Sunday, July 25, 2010

The potential perils of paper gold and silver ETF's

I've blogged on this topic several times, and it's worth revisiting.

http://dailyreckoning.com/golden-shell-games/


The gist of the article states that the GLD and SLV ETF's are good proxies for the spot price of their respective precious metals, but in the event of "failures to deliver" physical gold and silver, the prices between the ETF's (paper contracts) and the physical prices would decouple, as the physical shortage would cause the prices of the actual metals to soar, while the ETF prices would languish. The reason is the precious metals COMEX futures contracts and ETF's are not backed by allocated bullion. They are derivatives, much like mortgage-backed securities were derivatives of the actual mortgages themselves. Buyers of said derivatives lost everything when subprime home borrowers defaulted on their mortgages. Holders of COMEX precious metals futures contracts, and the GLD and SLV ETF's would be similarly exposed to counterparty risks.

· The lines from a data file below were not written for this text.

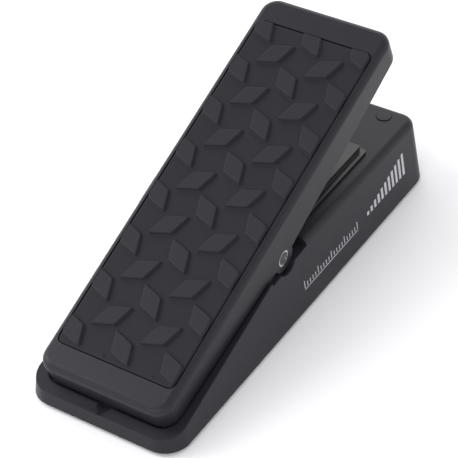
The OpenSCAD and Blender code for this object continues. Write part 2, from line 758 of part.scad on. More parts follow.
// ---- Control ----
module control_shaft() {
    color(steel) at_drum() bar(-drum_half - drum_flange_t - 0.5, pot_x0 + 6, pot_shaft_d / 2);
}
module control_body() {
    color(steel) at_drum() difference() {
        union() {
            bar(pot_x0, pot_x0 + pot_t, pot_d / 2);
            bar(bushing_x0, pot_x0, bushing_r);
        }
        bar(bushing_x0 - 1, pot_x0 + 6.3, pot_shaft_d / 2 + shaft_play);
    }
}
module control_terminals() {
    color(brass) at_drum() difference() {
        for (z = [-5, 0, 5]) translate([pot_x0 + 3, pot_d / 2 - 2, z - 1]) cube([0.6, 7.2, 2]);
        bar(pot_x0, pot_x0 + pot_t, pot_d / 2 + 0.02);
    }
}
module hex_bar(x0, x1, r) {
    translate([x0, 0, 0]) rotate([0, 90, 0]) cylinder(h = x1 - x0, r = r, $fn = 6);
}
module control_nut() {
    color(steel) at_drum() difference() {
        hex_bar(bracket_x0 - 2.6, bracket_x0 - 0.5, 7);
        bar(bushing_x0 - 2, bracket_x0, bushing_r);
    }
}
module control_washer() {
    color(steel) at_drum() difference() {
        bar(bracket_x0 - 0.5, bracket_x0, 7.5);
        bar(bushing_x0 - 2, bracket_x0 + 1, bushing_r);
    }
}
module control_bracket() {
    color(steel) from_heel() difference() {
        union() {
            translate([bracket_x0, drum_y - 11, drum_z - 11])
                cube([bracket_t, foot_y1 - drum_y + 11, 22]);
            translate([bracket_x0, foot_y0 - 2, drum_z - 11])
                cube([bracket_t, foot_y1 - foot_y0 + 2, ceiling_z - drum_z + 11]);
            translate([bracket_x0, foot_y0, ceiling_z - bracket_t])
                cube([21, foot_y1 - foot_y0, bracket_t]);
        }
        translate([0, drum_y, drum_z]) bar(bracket_x0 - 1, bracket_x0 + 5, bushing_r + 0.05);
        for (x = [bracket_x0 + 6, bracket_x0 + 16]) translate([x, (foot_y0 + foot_y1) / 2, 0])
            translate([0, 0, ceiling_z - bracket_t - 1]) cylinder(h = bracket_t + 2, r = 1.6);
    }
}
module bracket_screws() {
    color(steel) from_heel() for (x = [bracket_x0 + 6, bracket_x0 + 16])
        translate([x, (foot_y0 + foot_y1) / 2, ceiling_z - bracket_t]) screw(1.25, 3, 2.6, 1.6);
}
module control_wires() {
    color(charcoal) from_heel() for (i = [-1, 0, 1])
        wire([[pot_x0 + 4.4, drum_y + pot_d / 2 + 3.6, drum_z + 5 * i],
            [pot_x0 + 7, drum_y + pot_d / 2 + 10, drum_z + 4 * i],
            [pot_x0 + 6 + 3 * i, board_y0 - 3, board_z - 6],
            [pot_x0 + 6 + 3 * i, board_y0 + 3, board_z - 4],
            [pot_x0 + 6 + 3 * i, board_y0 + 3, board_z - eps]], 0.7);
}

// ---- Board ----
module at_board_screws() {
    for (x = [-board_half + 4, board_half - 4]) for (y = [board_y0 + 9, board_y1 - 5])
        translate([x, y, 0]) children();
}
module circuit_board() {
    color(board_green) from_heel() difference() {
        translate([-board_half, board_y0, board_z]) cube([2 * board_half, board_y1 - board_y0, board_t]);
        at_board_screws() translate([0, 0, board_z - 1]) cylinder(h = board_t + 2, r = 1.6);
    }
}
module board_components() {
    color(soft_black) from_heel() translate([0, 0, board_z]) {
        for (x = [-12, 4]) translate([x, board_y0 + 20, -3.2]) cube([6.4, 9.6, 3.2]);
        for (x = [-16, -4, 8]) translate([x, board_y0 + 40, -6]) cylinder(h = 6, r = 3);
        for (i = [0 : 3]) translate([-16 + 8 * i, board_y0 + 11, -2.4]) cube([2.4, 6, 2.4]);
    }
}
module board_screws() {
    color(steel) from_heel() at_board_screws() translate([0, 0, board_z]) screw(1.25, 6.5, 2.6, 1.6);
}

// ---- Jack sockets ----
module jack(i) {
    color(soft_black) from_heel() translate([i * jack_pitch, 0, jack_z]) difference() {
        union() {
            translate([-7.5, panel_in - jack_len, -9]) cube([15, jack_len, 18]);
            rod(panel_in, jack_tip, jack_thread_r);
        }
        rod(panel_in - jack_len + 2, jack_tip + 1, jack_bore_r);
    }
}
module input_jack() { jack(1); }
module tuner_jack() { jack(0); }
module output_jack() { jack(-1); }
module jack_washers() {
    color(steel) from_heel() at_jacks() translate([0, 0, jack_z]) difference() {
        rod(seat_y, seat_y + 0.6, 8);
        rod(seat_y - 1, seat_y + 2, jack_thread_r);
    }
}
module jack_nuts() {
    color(steel) from_heel() at_jacks() translate([0, seat_y + 0.6, jack_z]) difference() {
        rotate([-90, 0, 0]) cylinder(h = 2, r = 7.4, $fn = 6);
        rod(-1, 4, jack_thread_r);
    }
}
module jack_wires() {
    color(charcoal) from_heel() for (i = [-1, 0, 1]) translate([i * jack_pitch, 0, 0])
        wire([[0, panel_in - jack_len, jack_z - 5], [0, panel_in - jack_len - 4, jack_z - 5],
            [-i * (jack_pitch - 20), board_y1 - 4, board_z - 5],
            [-i * (jack_pitch - 20), board_y1 - 4, board_z]], 0.7);
}

base_housing();
bottom_cover();
bottom_screws();
rubber_feet();
mechanism_cover();
mechanism_cover_screws();
heel_bumpers();
toe_bumpers();
bearing_bushes();
treadle();
tread_pad();
pivot_shaft();
pivot_sleeves();
shaft_clips();
drive_arm();
drive_arm_screws();
drive_band();
band_screws();
band_drum();
band_wrap();
drum_set_screw();
control_shaft();
control_body();
control_terminals();
control_nut();
control_washer();
control_bracket();
bracket_screws();
control_wires();
circuit_board();
board_components();
board_screws();
input_jack();
tuner_jack();
output_jack();
jack_nuts();
jack_washers();
jack_wires();
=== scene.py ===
# %% [markdown]
# # A volume pedal, finished for the eye
# The exact model gives every part its place and size. This script dresses it: a fine powder coat,
# a moulded rubber pad with raised lozenges, plated steel, nylon and a printed level scale.
# The exact parts are never moved. Where the eye needs softer edges, a rounded copy stands for the part.

import json

import bmesh
import bpy
import numpy as np
from mathutils import Matrix, Vector

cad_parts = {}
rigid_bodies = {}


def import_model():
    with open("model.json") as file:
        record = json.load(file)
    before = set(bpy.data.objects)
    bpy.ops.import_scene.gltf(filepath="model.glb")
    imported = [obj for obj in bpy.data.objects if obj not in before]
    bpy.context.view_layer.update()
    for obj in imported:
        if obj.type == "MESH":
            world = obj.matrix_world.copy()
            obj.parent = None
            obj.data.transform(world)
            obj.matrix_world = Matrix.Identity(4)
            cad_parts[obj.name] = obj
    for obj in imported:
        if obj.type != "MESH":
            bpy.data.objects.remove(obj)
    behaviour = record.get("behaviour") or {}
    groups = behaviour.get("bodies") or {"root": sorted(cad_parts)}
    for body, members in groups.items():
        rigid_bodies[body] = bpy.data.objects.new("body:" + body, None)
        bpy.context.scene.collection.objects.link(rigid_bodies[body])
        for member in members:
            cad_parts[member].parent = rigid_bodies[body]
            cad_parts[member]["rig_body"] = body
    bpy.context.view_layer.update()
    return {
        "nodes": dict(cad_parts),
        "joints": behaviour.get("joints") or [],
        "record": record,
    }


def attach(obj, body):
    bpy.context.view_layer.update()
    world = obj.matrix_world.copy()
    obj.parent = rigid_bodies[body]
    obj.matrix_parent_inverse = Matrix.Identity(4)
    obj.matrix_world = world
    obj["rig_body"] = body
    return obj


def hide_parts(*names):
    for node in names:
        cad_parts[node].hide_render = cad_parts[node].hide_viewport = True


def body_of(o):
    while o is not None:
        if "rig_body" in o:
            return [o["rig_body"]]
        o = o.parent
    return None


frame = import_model()
nodes = frame["nodes"]
MM = 0.001

# %% [markdown]
# ## The treadle's own frame
# The treadle leans back when the heel is down, so its pad is easiest to draw flat and turn afterwards.
# u runs along the treadle, w stands up from it, and both start at the pivot axis.

# %% The treadle's frame
pivot = next(j for j in frame["joints"] if j["name"] == "treadle_pivot")["pos_m"]
LEAN = np.radians(21.0)


def from_treadle(x, u, w):
    """Points across, along and above the treadle, turned by its lean about the pivot axis."""
    y = pivot[1] + u * np.cos(LEAN) - w * np.sin(LEAN)
    z = pivot[2] + u * np.sin(LEAN) + w * np.cos(LEAN)
    return np.stack([x, y, z], axis=-1)


def to_treadle(points):
    """The reverse: across, along and above, from places in the pedal's frame."""
    y, z = points[:, 1] - pivot[1], points[:, 2] - pivot[2]
    return np.stack(
        [points[:, 0], y * np.cos(LEAN) + z * np.sin(LEAN), z * np.cos(LEAN) - y * np.sin(LEAN)], axis=-1
    )


def points_of(node):
    """A part's vertices as one array."""
    co = np.empty(len(nodes[node].data.vertices) * 3, np.float32)
    nodes[node].data.vertices.foreach_get("co", co)
    return co.reshape(-1, 3).astype(float)


pad_low, pad_high = (f(to_treadle(points_of("tread_pad")), axis=0) for f in (np.min, np.max))
print("pad across, along, above in mm:", (pad_low / MM).round(2), (pad_high / MM).round(2))

# %% [markdown]
# ## Camera, light and floor
# The pedal is seen from the heel and the player's right, from above. A long lens keeps its sides
# nearly parallel. The light is a pale room: a soft sky that is dimmer overhead, so that the
# treadle's top stays dark, and three large soft panels that draw thin bright lines along the rounded edges.

# %% Camera
cam_right = Vector((0.84247, 0.536995, -0.043358))
cam_up = Vector((-0.317836, 0.560393, 0.764814))
cam_back = Vector((0.434999, -0.630552, 0.642791))
camera = bpy.data.objects.new("camera", bpy.data.cameras.new("camera"))
bpy.context.scene.collection.objects.link(camera)
turn = Matrix((cam_right, cam_up, cam_back)).transposed().to_4x4()
camera.matrix_world = Matrix.Translation((0.46172, -0.67702, 0.72546)) @ turn
camera.data.sensor_width = 36.0
camera.data.lens = 146.97
camera.data.clip_start, camera.data.clip_end = 0.05, 20.0
bpy.context.scene.camera = camera
print("camera at", [round(v, 3) for v in camera.location], "lens", camera.data.lens)


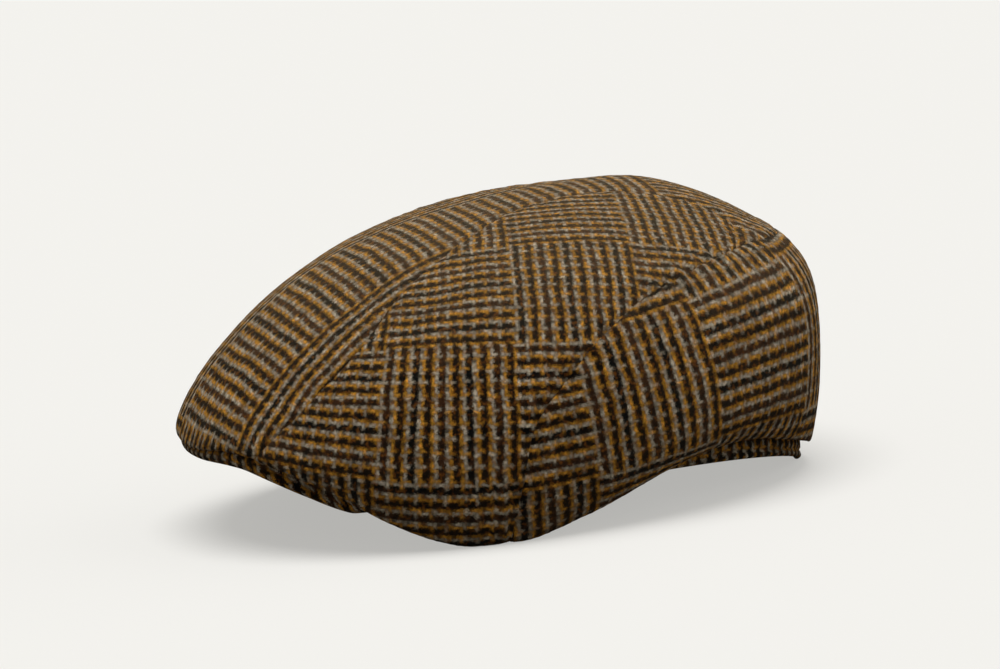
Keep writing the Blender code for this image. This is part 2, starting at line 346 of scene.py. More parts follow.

So if you believe you can trade the fluctuations of gold and silver prices, then the GLD and SLV ETF's may be a cost-effective trading vehicle. But if you are looking to hedge against inflation, currency debasement, and/or financial crisis, owning physical gold and silver may be a safer play, despite hefty premiums.

See disclaimers in the side bar.

Disclosure: no position in GLD or SLV.